E assim aconteceu, decidiram por julgar Maysa publicamente. Ela foi completamente destituída de respeito e por várias vezes foi desmoralizada publicamente, além de ter sido vítima das mais escabrosas manchetes de jornais e revistas na época, mas Maysa deu de ombro, literalmente. Maysa não se fez de rogada. Ela nunca se importou com o “disse me disse”, muito menos com a maledicência alheia, a prova disso é que jamais alterou ou disfarçou seu comportamento e sua verdadeira personalidade por causa dos comentários preconceituosos de gente invejosa e ignorante. Seu comportamento visto como errático e rebelde, realmente, era muito avançado para os pacatos padrões da década de 50, já naquela época Maysa instigava um novo modelo de mulher, que se autofirmava sexual e economicamente. Afinal, até ali ela já era uma cantora de sucesso, rica e bem sucedida, que havia conquistado tudo isto muito antes dos 25 anos. Tudo isto, muito antes da revolução comportamental que ditaria novos costumes na década de 60.

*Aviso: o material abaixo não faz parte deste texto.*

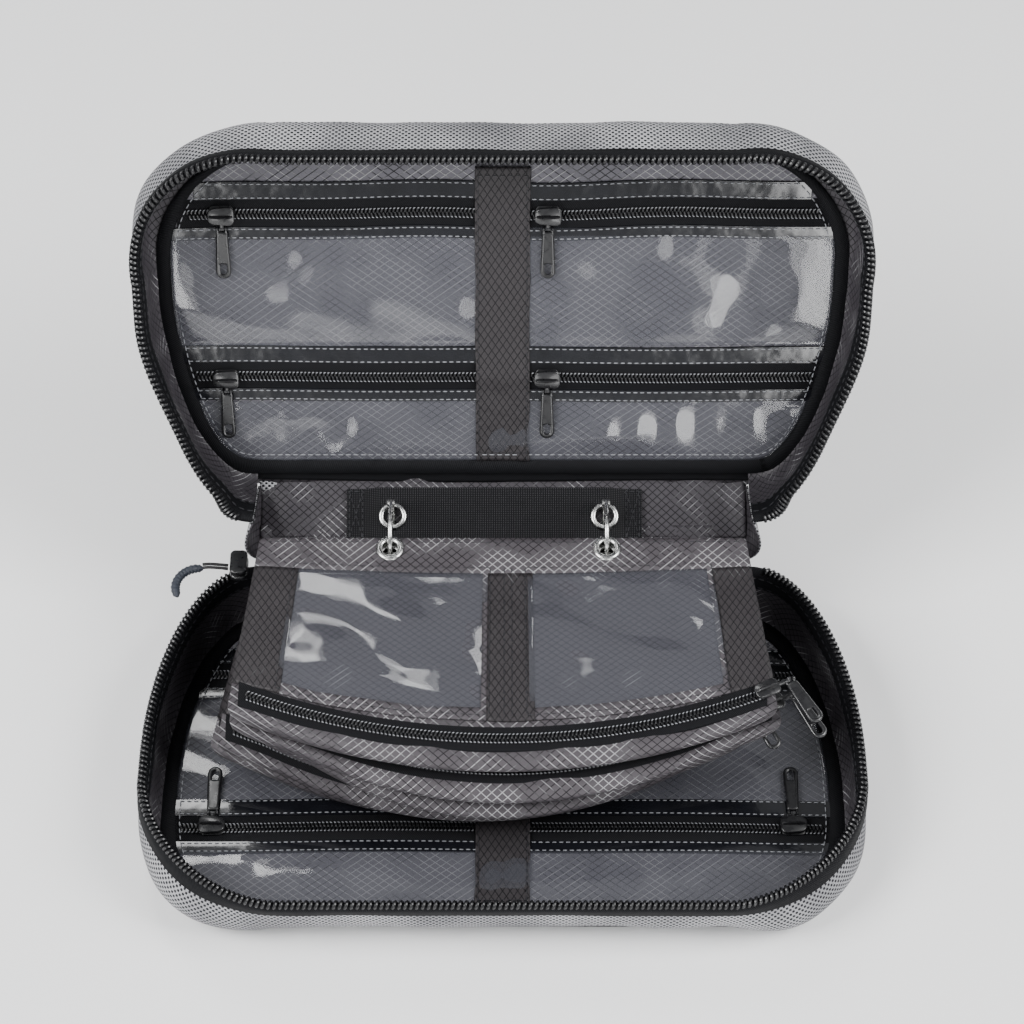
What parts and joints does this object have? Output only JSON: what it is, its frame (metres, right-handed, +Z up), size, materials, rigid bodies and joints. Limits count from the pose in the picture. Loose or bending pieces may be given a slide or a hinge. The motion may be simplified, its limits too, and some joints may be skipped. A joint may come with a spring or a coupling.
{
  "type": "zip-around organiser bag",
  "caption": "Soft zip-around case opened flat-backed like a book, clear zip pockets in both halves and zip pouches on split rings in its spine.",
  "frame": {"origin": "middle of the flat face that the lower shell rests on", "axes": "+X right along the spine, +Y back from the lower half to the spine and lid, +Z up"},
  "size_m": [0.24, 0.2144, 0.1706],
  "materials": {
    "outer_weave": "two-tone light grey basket weave, matt",
    "ripstop": "grey ripstop lining with a fine diamond grid",
    "clear_sheet": "clear flexible sheet, glossy",
    "black_tape": "black woven tape and webbing",
    "zip_coil": "black coil zip on woven tape",
    "black_metal": "black painted zinc",
    "nickel": "bright nickel plate",
    "puller": "dark moulded grip"
  },
  "bodies": {
    "base": {"lower_shell": "outer_weave", "lower_rim_zip": "zip_coil", "lower_binding": "black_tape", "lower_centre_strip": "ripstop", "main_slider": "black_metal", "lower_pocket_window_1": "clear_sheet", "lower_pocket_window_2": "clear_sheet", "lower_pocket_zip_1": "zip_coil", "lower_pocket_zip_2": "zip_coil"},
    "spine": {"spine_panel": "ripstop", "ring_webbing": "black_tape", "webbing_eyelet_left": "nickel", "webbing_eyelet_right": "nickel"},
    "lid": {"upper_shell": "outer_weave", "upper_rim_zip": "zip_coil", "upper_binding": "black_tape", "upper_centre_strip": "ripstop", "upper_pocket_window_1": "clear_sheet", "upper_pocket_window_2": "clear_sheet", "upper_pocket_zip_1": "zip_coil", "upper_pocket_zip_2": "zip_coil"},
    "rings": {"ring_left_back": "nickel", "ring_right_back": "nickel"},
    "ring_gates": {"ring_left_gate": "nickel", "ring_right_gate": "nickel"},
    "puller": {"puller_loop": "black_tape", "puller_grip": "puller"},
    "pouch_1": {"pouch_1": "ripstop", "pouch_1_zip": "zip_coil"},
    "pouch_2": {"pouch_2": "ripstop", "pouch_2_zip": "zip_coil"},
    "pouch_3": {"pouch_3": "ripstop", "pouch_3_zip": "zip_coil"},
    "pouch_4": {"pouch_4": "ripstop", "pouch_4_zip": "zip_coil"},
    "pouch_5": {"pouch_5": "ripstop", "pouch_5_zip": "zip_coil"},
    "pouch_1_slider": {"pouch_1_slider": "black_metal"},
    "pouch_1_slider_tab": {"pouch_1_slider_tab": "black_metal"},
    "pouch_2_slider": {"pouch_2_slider": "black_metal"},
    "pouch_2_slider_tab": {"pouch_2_slider_tab": "black_metal"},
    "pouch_3_slider": {"pouch_3_slider": "black_metal"},
    "pouch_3_slider_tab": {"pouch_3_slider_tab": "black_metal"},
    "lower_slider_left_1": {"lower_slider_left_1": "black_metal"},
    "lower_slider_left_1_tab": {"lower_slider_left_1_tab": "black_metal"},
    "lower_slider_right_1": {"lower_slider_right_1": "black_metal"},
    "lower_slider_right_1_tab": {"lower_slider_right_1_tab": "black_metal"},
    "lower_slider_left_2": {"lower_slider_left_2": "black_metal"},
    "lower_slider_left_2_tab": {"lower_slider_left_2_tab": "black_metal"},
    "lower_slider_right_2": {"lower_slider_right_2": "black_metal"},
    "lower_slider_right_2_tab": {"lower_slider_right_2_tab": "black_metal"},
    "upper_slider_left_1": {"upper_slider_left_1": "black_metal"},
    "upper_slider_left_1_tab": {"upper_slider_left_1_tab": "black_metal"},
    "upper_slider_right_1": {"upper_slider_right_1": "black_metal"},
    "upper_slider_right_1_tab": {"upper_slider_right_1_tab": "black_metal"},
    "upper_slider_left_2": {"upper_slider_left_2": "black_metal"},
    "upper_slider_left_2_tab": {"upper_slider_left_2_tab": "black_metal"},
    "upper_slider_right_2": {"upper_slider_right_2": "black_metal"},
    "upper_slider_right_2_tab": {"upper_slider_right_2_tab": "black_metal"}
  },
  "joints": [
    {"name": "spine_fold", "type": "hinge", "parent": "base", "child": "spine", "pos_m": [0, 0.06438, 0.03], "axis": [1, 0, 0], "range_deg": [-10, 64]},
    {"name": "lid_fold", "type": "hinge", "parent": "spine", "child": "lid", "pos_m": [0, 0.09022, 0.0426], "axis": [1, 0, 0], "range_deg": [-60, 54]},
    {"name": "ring_turn", "type": "hinge", "parent": "spine", "child": "rings", "pos_m": [0, 0.0657, 0.04667], "axis": [1, 0, 0], "range_deg": [-70.12, 11.8]},
    {"name": "ring_gate_open", "type": "hinge", "parent": "rings", "child": "ring_gates", "pos_m": [0, 0.07258, 0.0565], "axis": [1, 0, 0], "range_deg": [-30, 0]},
    {"name": "pouch_1_turn", "type": "hinge", "parent": "ring_gates", "child": "pouch_1", "pos_m": [0, 0.0657, 0.04667], "axis": [1, 0, 0], "range_deg": [-115, 0]},
    {"name": "pouch_2_turn", "type": "hinge", "parent": "ring_gates", "child": "pouch_2", "pos_m": [0, 0.0657, 0.04667], "axis": [1, 0, 0], "range_deg": [-93, 1]},
    {"name": "pouch_3_turn", "type": "hinge", "parent": "ring_gates", "child": "pouch_3", "pos_m": [0, 0.0657, 0.04667], "axis": [1, 0, 0], "range_deg": [-70, 1]},
    {"name": "pouch_4_turn", "type": "hinge", "parent": "ring_gates", "child": "pouch_4", "pos_m": [0, 0.0657, 0.04667], "axis": [1, 0, 0], "range_deg": [-47, 1]},
    {"name": "pouch_5_turn", "type": "hinge", "parent": "ring_gates", "child": "pouch_5", "pos_m": [0, 0.0657, 0.04667], "axis": [1, 0, 0], "range_deg": [-24, 1]},
    {"name": "pouch_1_slider_run", "type": "hinge", "parent": "pouch_1", "child": "pouch_1_slider", "pos_m": [0, 0.20084, 0.05902], "axis": [0, -0.0436, 0.999], "range_deg": [-42.43, 0]},
    {"name": "pouch_1_slider_tab_swing", "type": "hinge", "parent": "pouch_1_slider", "child": "pouch_1_slider_tab", "pos_m": [0.09349, 0.00355, 0.05471], "axis": [0.866, 0.4995, 0.0218], "range_deg": [-120, 0]},
    {"name": "pouch_2_slider_run", "type": "hinge", "parent": "pouch_2", "child": "pouch_2_slider", "pos_m": [0.001, 0.20354, 0.06885], "axis": [0, -0.1253, 0.9921], "range_deg": [-41.91, 0]},
    {"name": "pouch_2_slider_tab_swing", "type": "hinge", "parent": "pouch_2_slider", "child": "pouch_2_slider_tab", "pos_m": [0.09551, 0.00238, 0.04777], "axis": [0.866, 0.4961, 0.0627], "range_deg": [-20, 0]},
    {"name": "pouch_3_slider_run", "type": "hinge", "parent": "pouch_3", "child": "pouch_3_slider", "pos_m": [-0.002, 0.15129, 0.06765], "axis": [0, -0.2062, 0.9785], "range_deg": [-48.37, 0]},
    {"name": "pouch_3_slider_tab_swing", "type": "hinge", "parent": "pouch_3_slider", "child": "pouch_3_slider_tab", "pos_m": [0.08131, 0.0027, 0.04073], "axis": [0.866, 0.4893, 0.1031], "range_deg": [-3, 0]},
    {"name": "lower_slider_left_1_run", "type": "slide", "parent": "base", "child": "lower_slider_left_1", "axis": [-1, 0, 0], "range_m": [-0.07235, 0]},
    {"name": "lower_slider_left_1_tab_swing", "type": "hinge", "parent": "lower_slider_left_1", "child": "lower_slider_left_1_tab", "pos_m": [-0.08935, 0.04007, 0.0056], "axis": [-1, 0, 0], "range_deg": [-120, 0]},
    {"name": "lower_slider_right_1_run", "type": "slide", "parent": "base", "child": "lower_slider_right_1", "axis": [1, 0, 0], "range_m": [-0.07235, 0]},
    {"name": "lower_slider_right_1_tab_swing", "type": "hinge", "parent": "lower_slider_right_1", "child": "lower_slider_right_1_tab", "pos_m": [0.08935, 0.04007, 0.0056], "axis": [-1, 0, 0], "range_deg": [-120, 0]},
    {"name": "lower_slider_left_2_run", "type": "slide", "parent": "base", "child": "lower_slider_left_2", "axis": [-1, 0, 0], "range_m": [-0.08046, 0]},
    {"name": "lower_slider_left_2_tab_swing", "type": "hinge", "parent": "lower_slider_left_2", "child": "lower_slider_left_2_tab", "pos_m": [-0.09746, -0.01893, 0.0056], "axis": [-1, 0, 0], "range_deg": [-120, 0]},
    {"name": "lower_slider_right_2_run", "type": "slide", "parent": "base", "child": "lower_slider_right_2", "axis": [1, 0, 0], "range_m": [-0.08046, 0]},
    {"name": "lower_slider_right_2_tab_swing", "type": "hinge", "parent": "lower_slider_right_2", "child": "lower_slider_right_2_tab", "pos_m": [0.09746, -0.01893, 0.0056], "axis": [-1, 0, 0], "range_deg": [-120, 0]},
    {"name": "upper_slider_left_1_run", "type": "slide", "parent": "lid", "child": "upper_slider_left_1", "axis": [-1, 0, 0], "range_m": [-0.07567, 0]},
    {"name": "upper_slider_left_1_tab_swing", "type": "hinge", "parent": "upper_slider_left_1", "child": "upper_slider_left_1_tab", "pos_m": [-0.09267, 0.13159, 0.12967], "axis": [1, 0, 0], "range_deg": [-120, 0]},
    {"name": "upper_slider_right_1_run", "type": "slide", "parent": "lid", "child": "upper_slider_right_1", "axis": [-1, 0, 0], "range_m": [-0.07767, 0]},
    {"name": "upper_slider_right_1_tab_swing", "type": "hinge", "parent": "upper_slider_right_1", "child": "upper_slider_right_1_tab", "pos_m": [0.015, 0.13159, 0.12967], "axis": [1, 0, 0], "range_deg": [-120, 0]},
    {"name": "upper_slider_left_2_run", "type": "slide", "parent": "lid", "child": "upper_slider_left_2", "axis": [-1, 0, 0], "range_m": [-0.07673, 0]},
    {"name": "upper_slider_left_2_tab_swing", "type": "hinge", "parent": "upper_slider_left_2", "child": "upper_slider_left_2_tab", "pos_m": [-0.09373, 0.10389, 0.07758], "axis": [1, 0, 0], "range_deg": [-120, 0]},
    {"name": "upper_slider_right_2_run", "type": "slide", "parent": "lid", "child": "upper_slider_right_2", "axis": [-1, 0, 0], "range_m": [-0.07873, 0]},
    {"name": "upper_slider_right_2_tab_swing", "type": "hinge", "parent": "upper_slider_right_2", "child": "upper_slider_right_2_tab", "pos_m": [0.015, 0.10389, 0.07758], "axis": [1, 0, 0], "range_deg": [-120, 0]},
    {"name": "puller_swing", "type": "hinge", "parent": "base", "child": "puller", "pos_m": [-0.0954, 0.06317, 0.031], "axis": [0, 0, 1], "range_deg": [-45, 15]}
  ],
  "couplings": [
    {"joint": "ring_turn", "follows": "spine_fold", "ratio": -1.08},
    {"joint": "pouch_2_turn", "follows": "pouch_1_turn", "ratio": 0.8},
    {"joint": "pouch_3_turn", "follows": "pouch_1_turn", "ratio": 0.6},
    {"joint": "pouch_4_turn", "follows": "pouch_1_turn", "ratio": 0.4},
    {"joint": "pouch_5_turn", "follows": "pouch_1_turn", "ratio": 0.2}
  ]
}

Maysa ditava moda, instigava comportamentos, quebrava tabus, punha preconceitos em cheque e transpunha barreiras. Era uma transgressora nata, por realizar tudo isto muito antes dos movimentos feministas, pois muito antes destes movimentos em que tanto se falaria nas décadas de 60 e 70, Maysa já era uma mulher independente e fazia tudo aquilo que mais tarde se julgaria como atos feministas. Ela mesma chegou a reiterar isto diversas vezes. Era uma mulher totalmente despida de preconceitos, detestava convencionalismos bobos, sua sinceridade e autenticidade admiravam homens e mulheres, e até chegava a assustar aqueles que não estavam acostumados em ver mulheres tão ousadas, marcantes e arrojadas. Polêmica, moderna, Maysa desafiava a sociedade machista e preconceituosa em que havia nascido. Em muito se assemelhava a outras grandes mulheres percussoras, como – Chiquinha Gonzaga, Guiomar Novaes, Yolanda Penteado, Tarsila do Amaral, Nísia Floresta, Virginia Woolf, Simone de Beauvoir. E outras mulheres que se tornaram famosas pelo comportamento avançado e inspirador, como – Katherine Hepburn, Greta Garbo, Maria Callas,  Marilyn Monroe, Brigitte Bardot e Leila Diniz. Maysa tem um pouco de todas elas.
Um famoso pensamento de Clarice Lispector,  – que é também um grande lema –  pode definir a nossa transgressora, intensa, autêntica, moderna, sincera, verdadeira e mulher – Maysa.
"Renda-se, como eu me rendi. Mergulhe no que você não conhece como eu mergulhei. Não se preocupe em entender, viver ultrapassa qualquer entendimento."